Zeke scoured the scene. Granger and Gabriel stood just a ways back from where Brooke knelt next to Royal. Betty was with her, clearly working on Royal.
She was okay. Okay.
Carlyle sauntered over, wrapped an arm around Cash’s waist but looked up at Zeke. “Just going to stand there staring at her?”
Zeke scowled at his sister. “Giving her a minute with her injured brother.”
“Give her a shoulder, dipshit. They’re going to cart him out of here the minute they get a stretcher in. She’s going to need support.”
When Zeke didn’t immediately jump to action, Carlyle made a disgusted sound. “If she walks out on you, you damn well deserve it.”
Then she gave him a physical push with her free hand.
Zeke grumbled, but he moved over to the scene around Royal. They had him up in a sitting position and Betty had already wrapped a bandage around his arm.
“Nice save,”
Zeke offered to his old boss.
Granger shrugged. “Only because you two got me started on looking into that lawyer Brooke paid. Led me to Jeremiah, which didn’t sit right. Started keeping tabs on a guy who visited the alleged Jeremiah in jail weekly without fail and that led me here.”
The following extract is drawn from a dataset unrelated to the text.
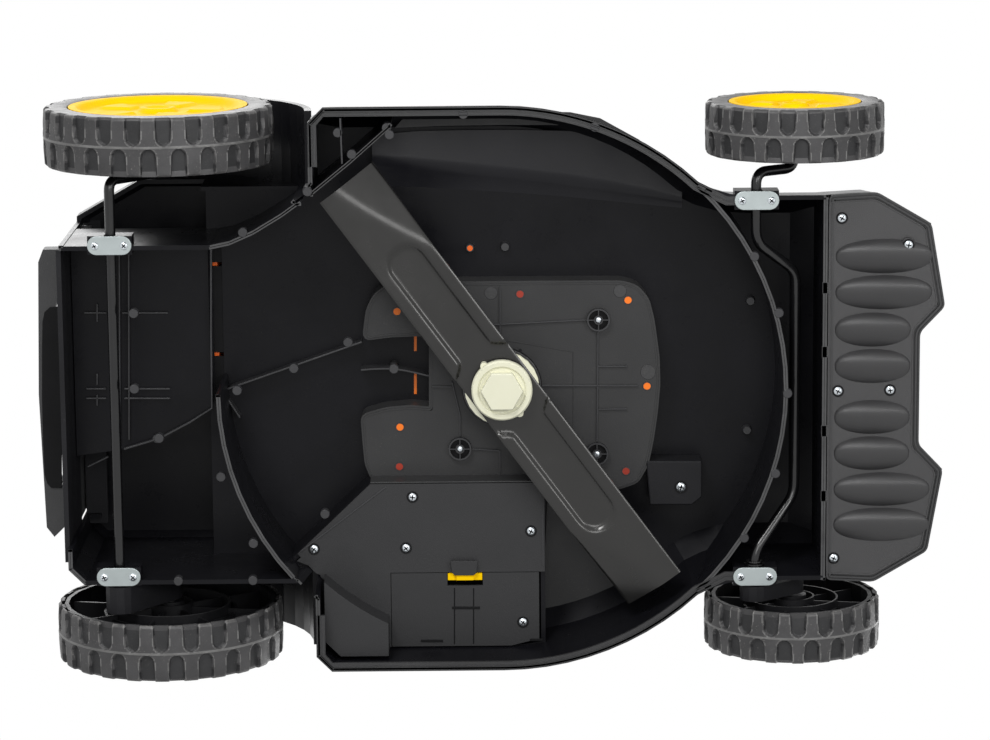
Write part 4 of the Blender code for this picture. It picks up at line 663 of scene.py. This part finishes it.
def nut():
    """Ivory cap nut with its hexagon, and the rings of the hub behind the blade."""
    low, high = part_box("blade_nut")
    z0, z1 = low[2], high[2]
    at = [(AXIS_X, 0.0)]
    r = 0.0236
    obj = pegs("cap_nut_disc", at, [
        (0.0, z0 + 0.0062), (0.015, z0 + 0.0062), (0.0176, z0 + 0.006), (0.019, z0 + 0.0048),
        (r - 0.0012, z0 + 0.0048), (r, z0 + 0.006), (r, z1), (0.0, z1)], IVORY, 96, "spindle",
        angle=30.0, bevel=0.0003)
    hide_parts("blade_nut")
    sheet("cap_nut_hexagon", [arc(AXIS_X, 0.0, 0.0166, 0.0, 300.0, 5)], z0, z0 + 0.0065, IVORY,
          "spindle", bevel=0.0011, segments=4)
    z0, z1, r = 0.0578, 0.0625, 0.0312
    pegs("fan_hub_rim", at, [(0.0, z0), (r - 0.0007, z0), (r, z0 + 0.001), (r, z1), (0.0, z1)],
         BLACK_STEEL, 64, "spindle", bevel=0.0003)
    # The thin ivory ring is a painted glint on the hub's inner edge, in the adapter's own ivory.
    z0, z1 = 0.0574, 0.0579
    for ring, mat, r0, r1 in (("fan_hub_seat_glint", IVORY, 0.0262, 0.0268),
                              ("fan_hub_lip", LINE, 0.0296, 0.0302)):
        pegs(ring, at, [(r0, z1), (r0, z0), (r1, z0), (r1, z1), (r0, z1)], mat, 72, "spindle")


# Clamps, rods and washers
def clamps():
    """Zinc plates with round ends and two screws each."""
    r, reach = 0.00725, 0.00975
    for corner in CORNERS:
        low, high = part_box("%s_clamp" % corner)
        cx, cy = (low[0] + high[0]) / 2, (low[1] + high[1]) / 2
        z0, z1 = high[2] - 0.002, high[2]
        plan = arc(cx + reach, cy, r, -90.0, 90.0, 16) + arc(cx - reach, cy, r, 90.0, 270.0, 16)
        obj = sheet("%s_clamp_plate" % corner, [plan], z0, z1, ZINC, bevel=0.0005, segments=3)
        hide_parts("%s_clamp" % corner)
        for side in (-1, 1):
            screw((cx + side * 0.0112, cy), z0, 35.0 * side + 10.0, 0.003, seat_shadow=False)


def rods():
    """Both rods, from their left arm to the right wheel's axle; the front one is bowed."""
    low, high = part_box("rear_axle")
    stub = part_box("rear_stub_axle")[0]
    rod_x, wheel_x, wheel_z = low[0] + ROD_R, stub[0] + ROD_R, stub[2] + ROD_R
    crank_y = -0.166
    obj = rod("rear_rod", [(rod_x, high[1], ROD_Z), (rod_x, crank_y, ROD_Z),
                           (wheel_x, crank_y, wheel_z), (wheel_x, low[1], wheel_z)], 0.0085,
              "rear_cranks")
    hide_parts("rear_axle")
    low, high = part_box("front_axle")
    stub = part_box("front_stub_axle")[0]
    rod_x, wheel_x, wheel_z = low[0] + ROD_R, stub[0] + ROD_R, stub[2] + ROD_R
    bow_x, bow_z, bow_y = high[0] - ROD_R, min(high[2] - ROD_R, 0.066), 0.088
    crank_y = -0.168
    obj = rod("front_rod", [(rod_x, high[1], ROD_Z), (rod_x, 0.13, ROD_Z), (bow_x, bow_y, bow_z),
                            (bow_x, -bow_y, bow_z), (rod_x, -0.114, ROD_Z),
                            (rod_x, crank_y, ROD_Z), (wheel_x, crank_y, wheel_z),
                            (wheel_x, low[1], wheel_z)], 0.01, "front_cranks")
    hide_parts("front_axle")


def washers():
    """Two washers on the front rod beside its left clamp."""
    low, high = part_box("front_left_clamp")
    x, bore = (low[0] + high[0]) / 2, 0.0042
    bm = bmesh.new()
    for y, r, t in ((low[1] - 0.0016, 0.0082, 0.0012), (low[1] - 0.0036, 0.0066, 0.001)):
        turned_into(bm, [(bore, 0.0), (r, 0.0), (r, t), (bore, t), (bore, 0.0)], 32,
                    (x, y, ROD_Z), "Y")
    made("front_rod_washers", bm, BLACK_STEEL, bevel=0.0001)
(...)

Two EMTs with a stretcher appeared and gently but firmly moved Brooke out of the way. Zeke reached out and helped her to her feet. Once she looked up at him, she simply fell into him.
He wrapped his arms around her, held her. Up to this point, he’d kept every feeling as much on lockdown as he could, but too many rushed through him now with her in his arms. The kind of relief that threatened to buckle his knees.
“Everything’s okay,”
he told her, holding her close. “Everyone’s going to be just fine.”
She nodded into his chest. “He’ll be okay,”
she said, and he knew she was saying it to reassure herself, not because she knew it was true. But it would be true.
They were all going to be okay. He rubbed a hand down her back and promised himself he’d make sure of it.